We met another cyclist who was also heading north and had come all the way from Cairo over the past year or so. I got some work done while he and Romain cooked boerewors spaghetti for dinner and then we had a few beers and headed to bed. During the night we could hear the lions roaring not too far off in the bush.
Day 26 – Last stretch to the border
After coffee and some farewells to our new friend, we headed off for the final stretch towards the Zambia border. We were hoping to get there early enough to cross into Zambia, clear immigration and still find somewhere to camp so I cycled pretty hard. Luckily it was flat and lacking the usual headwind so we managed to get into a good pace maintaining around 30km an hour for the most part. Other than a brief break around midday we pretty much cycled straight through and made it Kazangula by about 3pm. We grabbed some fried chicken and Pepsi for lunch from Choppies and then headed to the border. After checking out of Botswana quickly and easily we bordered the small ferry that crosses into Zambia. The crossing is at the only point in the world where four countries meet at one point and as such is the only place in the world where you can be on a ferry in four countries at once.

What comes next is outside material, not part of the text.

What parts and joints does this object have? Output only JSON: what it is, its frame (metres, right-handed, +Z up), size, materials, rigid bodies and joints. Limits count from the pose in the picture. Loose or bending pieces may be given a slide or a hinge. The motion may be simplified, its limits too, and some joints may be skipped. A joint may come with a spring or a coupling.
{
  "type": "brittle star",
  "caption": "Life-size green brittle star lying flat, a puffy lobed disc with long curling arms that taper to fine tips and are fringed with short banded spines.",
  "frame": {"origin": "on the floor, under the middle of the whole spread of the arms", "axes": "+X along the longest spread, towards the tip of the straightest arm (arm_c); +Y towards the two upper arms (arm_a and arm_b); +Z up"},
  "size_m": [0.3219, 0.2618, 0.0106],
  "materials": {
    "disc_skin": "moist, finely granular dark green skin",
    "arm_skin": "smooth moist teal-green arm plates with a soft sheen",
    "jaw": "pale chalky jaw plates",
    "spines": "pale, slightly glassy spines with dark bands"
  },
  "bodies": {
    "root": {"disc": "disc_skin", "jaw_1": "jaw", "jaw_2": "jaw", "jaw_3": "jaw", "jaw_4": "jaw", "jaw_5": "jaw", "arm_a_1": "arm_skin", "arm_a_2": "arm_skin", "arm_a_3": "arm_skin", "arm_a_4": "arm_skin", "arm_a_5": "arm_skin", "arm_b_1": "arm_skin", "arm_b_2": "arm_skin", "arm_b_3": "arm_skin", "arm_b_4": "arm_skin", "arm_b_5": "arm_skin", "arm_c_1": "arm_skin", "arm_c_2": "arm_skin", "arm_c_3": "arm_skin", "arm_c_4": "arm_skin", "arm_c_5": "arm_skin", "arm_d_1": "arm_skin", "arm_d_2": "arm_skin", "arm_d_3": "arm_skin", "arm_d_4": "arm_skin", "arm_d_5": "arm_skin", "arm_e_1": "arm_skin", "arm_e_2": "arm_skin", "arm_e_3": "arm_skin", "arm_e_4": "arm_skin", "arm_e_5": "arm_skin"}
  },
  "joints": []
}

On the other side, we disembarked and had the usual guys trying to help us organize everything in the hope for a tip. They did promise some very cheap accommodation so I agreed and went along with it. Immigration for me was fairly quick although Romain had to draw money to pay for his visa. Then we stopped on the way to get sim cards and arrived a really rundown looking motel which was pretty crappy but they gave us a room for $10 so we took it.
We grabbed a few beers from the nearby bar, cheers our achievements so far and got ready for new adventures in Zambia.